Era un buen amigo. De esos que no te abandonan en la tristeza. Sí, de esos incondicionales que es muy raro ver, hoy en día. De espíritu libre y noble, le encantaba corretear y perseguir las olas del mar. La playa era su diosa. Era evidente su felicidad ante la inmensidad del mar, sus ojos negros brillaban dilatándose al unísono con la respiración rápida, entusiasmada por la posibilidad de darse un nuevo chapuzón. Era único mi amigo, expresivo como nadie. Esperaba poco, y se conformaba con poco, por ello era feliz, incluso durante aquel tiempo que tuvo que vivir en la calle, sin cobija ni sustento.



Se acostumbró a vivir con lo indispensable, comiendo poco, pero siempre manteniéndose en pie, como un buen soldado en tiempos de guerra. Cuentan quienes lo conocieron durante ese tiempo, que se puso tan delgado que a veces lo arrastraba el viento, pero manteniéndose siempre muy cerca de la tienda de la colonia. Él, muy inteligente, sabía que, con su mirada suplicante, convencería a aquellos corazones sensibles para que compartieran un trozo de pan. Así sobrevivió como digo, con lo indispensable.
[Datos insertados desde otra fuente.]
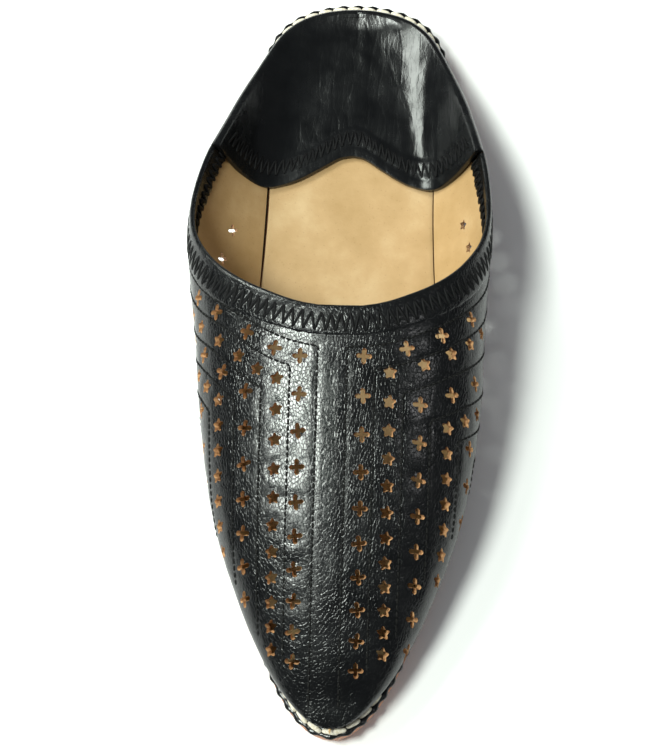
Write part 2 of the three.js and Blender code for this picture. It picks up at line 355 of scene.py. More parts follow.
class Fold:
    """The roll at the top of one side's wall, by station."""

    def __init__(self, side):
        chart = CHARTS[side]
        self.angles = np.linspace(angle_at(FOLD_FROM), np.pi, 400)
        along = np.interp(self.angles, chart.angles, chart.along)
        self.rim, self.out = chart.look_up(along, chart.top_at(along))
        rise = np.cross(self.out, np.gradient(self.rim, axis=0))
        self.rise = unit(rise * np.sign(rise[:, 2:]))
        self.facing = np.clip(outward(self.angles)[:, 0], 0, 1)
        self.slope = SLOPE_AT_HEEL + (SLOPE_AT_SIDE - SLOPE_AT_HEEL) * self.facing
        drop = self.rim[:, 2] - back_flat(self.rim[:, 1])
        steep = np.arctan(np.clip(2 * drop / self.slope, LEAST_STEEP, None))
        lean = np.arcsin(np.clip(-self.out[:, 2], -1, 1))
        self.turn = np.pi / 2 + steep + lean
        self.end = roll_point(self.rim, self.out, self.rise, self.turn)
        # always a little further back, so that y can be looked up
        self.end[:, 1] = np.maximum.accumulate(self.end[:, 1]) + np.linspace(0, 0.01, len(self.end))

    def where(self, table, y):
        """A row of figures, read at the station where the roll ends at this y."""
        return np.interp(y, self.end[:, 1], table)


FOLDS = {side: Fold(side) for side in (1, -1)}
CORNER_ANGLE = {side: float(fold.where(fold.angles, CORNER_Y)) for side, fold in FOLDS.items()}
ALONG_CORNER = {
    side: float(np.interp(CORNER_ANGLE[side], chart.angles, chart.along))
    for side, chart in CHARTS.items()
}
print("the collar ends", round(ALONG_CORNER[1], 1), "mm along the hide")


# %% [markdown]
# ## Working by hand in code
# Every piece starts as a flat grid, like leather on the bench. A maker draws on it, cuts it
# and pulls it over the last. Here a function says where each grid point ends up, and the
# modifiers that follow give the sheet its thickness and its rounded edges.

# %% Small helpers for selecting, laying and finishing
MM = 0.001


def select_only(*pieces):
    bpy.ops.object.select_all(action="DESELECT")
    for piece in pieces:
        piece.select_set(True)
    bpy.context.view_layer.objects.active = pieces[-1]


def bench_grid(name, columns, rows):
    """A new flat grid, and for each of its points a share across and a share along."""
    bpy.ops.object.select_all(action="DESELECT")
    bpy.ops.mesh.primitive_grid_add(x_subdivisions=columns, y_subdivisions=rows, size=1)
    piece = bpy.context.object
    piece.name = piece.data.name = name
    flat = points_of(piece)
    return piece, flat[:, 0] + 0.5, flat[:, 1] + 0.5


def read_vectors(items, name):
    """One vector for each vertex or face, as rows."""
    found = np.empty(len(items) * 3)
    items.foreach_get(name, found)
    return found.reshape(-1, 3)


def points_of(piece):
    return read_vectors(piece.data.vertices, "co")


def lay(piece, points_mm):
    """Moves every point of a piece to its place, given in millimetres."""
    piece.data.vertices.foreach_set("co", (points_mm * MM).ravel())
    piece.data.update()


def apply_modifier(piece, kind, **settings):
    select_only(piece)
    modifier = piece.modifiers.new(kind.title(), kind)
    for name, value in settings.items():
        setattr(modifier, name, value)
    bpy.ops.object.modifier_apply(modifier=modifier.name)


def round_edges(piece, width_mm, segments, sharper_than, **settings):
    """Bevels the edges that are sharper than an angle in degrees."""
    settings |= {"limit_method": "ANGLE", "angle_limit": math.radians(sharper_than)}
    apply_modifier(piece, "BEVEL", width=width_mm * MM, segments=segments, **settings)


def edit_all(piece, operator, **settings):
    """Runs one edit mode operator on the whole of a piece."""
    select_only(piece)
    bpy.ops.object.mode_set(mode="EDIT")
    bpy.ops.mesh.select_all(action="SELECT")
    operator(**settings)
    bpy.ops.object.mode_set(mode="OBJECT")


def weld(piece, distance_mm):
    edit_all(piece, bpy.ops.mesh.remove_doubles, threshold=distance_mm * MM)


def face_outward(piece):
    edit_all(piece, bpy.ops.mesh.normals_make_consistent, inside=False)


def face_up(piece):
    """Recalculated normals can turn an open sheet either way, so its middle is asked."""
    level = [face for face in piece.data.polygons if abs(face.normal.z) > 0.8]
    middle = [face for face in level if abs(face.center.x) < 20 * MM]
    if sum(face.normal.z * face.area for face in middle) <= 0:
        edit_all(piece, bpy.ops.mesh.flip_normals)


def strip_grid(name, section, stations):
    """A grid for a swept section: each point's two section figures and its station."""
    piece, across, along = bench_grid(name, len(section) - 1, stations - 1)
    column = np.round(across * (len(section) - 1)).astype(int)
    return piece, *np.array(section)[column].T, np.round(along * (stations - 1)).astype(int)


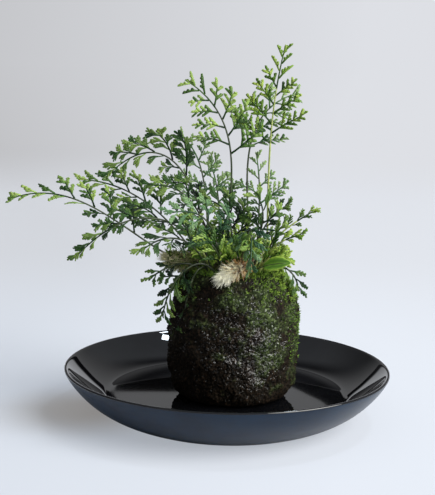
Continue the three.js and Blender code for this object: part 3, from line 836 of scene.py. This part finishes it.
# %% Moss tufts
SHOULDER = 78
BRIGHT_ABOVE = 80
FLANK_FOOT = 38
IN_PATCHES = 0.015
ON_SHOULDERS = 0.16
ON_FLANK = 0.35
TOP_TUFTS = 900
STEM_TUFTS = 260
MOSS_STOPS = [(0, (0.03, 0.02, 0.006)), (0.25, (0.037, 0.085, 0.008)), (0.6, (0.145, 0.265, 0.028)),
              (1, (0.33, 0.48, 0.07))]


def add_tuft(cones, place, up, height, leaves, tone, draw):
    """A sheaf of thin leaves that stand on a place and spread round its up direction."""
    for _ in range(leaves):
        way = (up + any_way(draw) * 0.75).normalized()
        tip = place + way * height * draw.uniform(0.6, 1.2) * MM
        cones.append((place - up * 0.3 * MM, tip, draw.uniform(0.2, 0.36) * MM,
                      within_one(tone + draw.uniform(-0.25, 0.25))))


def skin_moss(place, green):
    """The chance of a tuft on a vertex of the skin."""
    offset = (place - ball_axis) / MM
    right = offset.x / 41
    shoulder = max(0, (place.z / MM - SHOULDER) / 18)
    side = 2 * max(0, right - 0.1) + 1.2 * max(0, -right - 0.35)
    flank = max(0, right - 0.7) * within_one((place.z / MM - FLANK_FOOT) / 25)
    return IN_PATCHES * max(0, green - 0.7) + ON_SHOULDERS * shoulder * side + ON_FLANK * flank


draw = random.Random("moss")
cones = []
for place, normal, green in skin:
    if draw.random() < skin_moss(place, green):
        high = place.z >= BRIGHT_ABOVE * MM
        height = draw.uniform(1.1, 2.4) if high else draw.uniform(0.8, 1.6)
        brightest = 1 if place.x > BALL_MIDDLE.x and place.z > BRIGHT_ABOVE * MM else 0.6
        add_tuft(cones, place, (normal + Vector((0, 0, 0.4))).normalized(), height, 4,
                 draw.uniform(0.45 * brightest, brightest), draw)
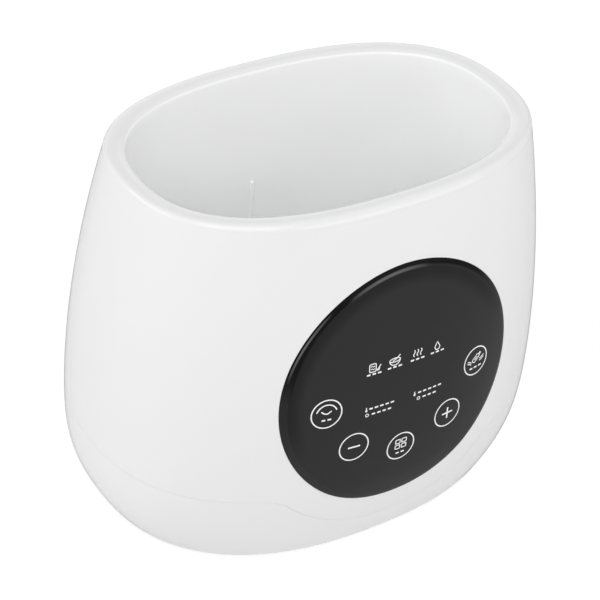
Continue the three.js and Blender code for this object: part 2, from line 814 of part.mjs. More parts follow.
function makeHeatingElement() {
  const at = (x, side, z) => new THREE.Vector3(x, side * elementY, z);
  const arm = (side) => ({
    end: at(elementEndX, side, coldEndZ),
    bendStart: at(elementEndX, side, elementAxis - element.bend),
    bendCorner: at(elementEndX, side, elementAxis),
    bendEnd: at(elementEndX - element.bend, side, elementAxis),
    loopStart: at(elementLoopX, side, elementAxis),
    loopCorner: at(elementLoopX - elementY, side, elementAxis),
  });
  const [there, back] = [arm(1), arm(-1)];
  const loopMiddle = at(elementLoopX - elementY, 0, elementAxis);
  const path = new THREE.CurvePath();
  path.add(new THREE.LineCurve3(there.end, there.bendStart));
  path.add(quarterBend(there.bendStart, there.bendCorner, there.bendEnd));
  path.add(new THREE.LineCurve3(there.bendEnd, there.loopStart));
  path.add(quarterBend(there.loopStart, there.loopCorner, loopMiddle));
  path.add(quarterBend(loopMiddle, back.loopCorner, back.loopStart));
  path.add(new THREE.LineCurve3(back.loopStart, back.bendEnd));
  path.add(quarterBend(back.bendEnd, back.bendCorner, back.bendStart));
  path.add(new THREE.LineCurve3(back.bendStart, back.end));
  return tube(path, element.radius, elementSteps, elementSides);
}

// A round tube along a path
function tube(path, radius, steps, sides) {
  const outline = new THREE.Shape();
  outline.moveTo(radius, 0);
  addArc(outline, 0, 0, radius, 0, 2 * Math.PI * (1 - 1 / sides), sides - 1);
  return solidFrom(new THREE.ExtrudeGeometry(outline, { steps, extrudePath: path, bevelEnabled: false }));
}

function makeThermostat() {
  const top = dishUnder - gap;
  const cap = post(thermostat.radius, thermostat.capHeight, [0, 0, top - thermostat.capHeight]);
  const bodyTop = top - thermostat.capHeight;
  const bodyBottom = bodyTop - thermostat.bodyHeight;
  const base = post(thermostat.bodyRadius, thermostat.bodyHeight + bond, [0, 0, bodyBottom]);
  const tabs = [-1, 1].map((side) => {
    const place = [0, (side * thermostat.bodyRadius) / 2, bodyBottom - thermostat.tabDrop];
    return block([thermostat.tabWidth, tabThickness, thermostat.tabDrop + bond], place);
  });
  return together([cap, base, ...tabs]);
}

// Pieces that lie along X under the plate

function alongX(profile, x, z) {
  const points = profile.map(([radius, reach]) => new THREE.Vector2(radius, reach));
  return new THREE.LatheGeometry(points, smallSides).rotateZ(-Math.PI / 2).translate(x, 0, z);
}

function makeThermalFuse() {
  const { radius, length } = thermalFuse;
  const end = length + radius;
  const profile = [[0, 0], [radius, 0], [radius, length], [radius / 2, end], [0, end]];
  return alongX(profile, thermalFuse.x, dishUnder - gap - radius);
}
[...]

Aprendió, inteligentemente, a aceptar lo que la vida le ofrecía en aquellos momentos. Era poco sí, pero lo suficiente para mantenerse con vida, apreciando la brisa de la mañana, sus colores y sabores, sin amargarse por la vida injusta. Pero nada perdura, como después se dio cuenta, ni siquiera el hambre. Una noche, después de haber tenido un intercambio no muy amistoso con otro comensal de la tienda del vecindario, una de esas almas caritativas, de esas que les encanta ayudar sin andar pensando mucho en las consecuencias, al verlo tan maltrecho se lo llevó a su casa. Esa alma lo curó y lo alimentó. Le dio pan y cobija, a cambio más que todo de compañía, por lo menos al principio, aunque luego también se le apreciaba una dosis de protección.



El tiempo pasó, y después de muchos inviernos y veranos, salidas esporádicas, pero periódicas al parque, la vida de nuevo cambió. Así, un día, amaneció en un lugar con un ruido extraño y constante, que provenía del otro lado de un muro blanco. Dubitativo y cauteloso se fue acercando a la sólida estructura, no muy alta, por cierto. Sin mucho esfuerzo logró sobrepasarla, y lo que descubrió al otro lado fue algo extraordinario. Sus ojos no se lo podían creer. La inmensidad de esa masa inmensa azulada, expulsando poderosamente aquella espuma blanca en la cresta de un sinnúmero de ondulaciones. Eso era Dios, pensó. Aún lo recuerdo en su locura, saltando y ladrando cuando salimos por primera vez a darnos una vuelta por la playa. Le ladraba a las olas. Se sumergía en ellas. Corría a través de ellas. Era feliz. Le gustaba el mar. Le gustaba que lo bañáramos. Era su momento para recibir caricias. Así era mi amigo, espontáneo y feliz. Lo recuerdotambién ladrando mientras nadaba o mientras alguien estaba en la piscina. Así buscaba proteger a cualquier persona que veía sumergida. Suelo pensar que siempre buscaba darse un chapuzón en la piscina.

Nada perdura, todo lo que sube baja, todo lo que nace muere. Mi amigo en su sabiduría lo sabía y también lo aceptaba. Un día, a principios de invierno, amaneció con una tos seca, que se acompañaba de un sonido como un silbido, espasmódica en su presentación. Yo pensé que la tos no duraría mucho, un catarrito me dije, pero luego de un mes y su persistencia, fuimos a la veterinaria. Un antitusivo, recomendaron, nada de qué preocuparse. Pero la tos persistió, acompañándose, luego de un tiempo, de un cansancio progresivo, que le fue mermando su felicidad en los paseos por la playa. No se quejaba, pero sus ojos ya no brillaban, y por primera vez se los vi tristes, como si entendieran que una vez una cosa desaparece, ha llegado a su fin. Era notorio su cansancio progresivo, cada día caminaba menos y con mayor dificultad. La mayor parte del tiempo se la pasaba acostado en sus lugares favoritos, bajo la sombra y de cara a la brisa del mar.

Vermut, así se llamaba mi amigo, murió un domingo, acostado en uno de sus lugares favoritos: bajo el almendro, gozando de las caricias de su brisa salina. Su corazón, ya no le daba más. Entro en insuficiencia por la infestación de filarias, que según me cuenta mi primo veterinario, son muy comunes en la costa de nuestro país. Transmitidas por la picadura de mosquitos, las microfilarias migran en el torrente sanguíneo hasta llegar al corazón y pulmones del perro. Recuerdo a mi amigo Vermut con alegría y agradeciéndole por siempre nuestros paseos por la playa.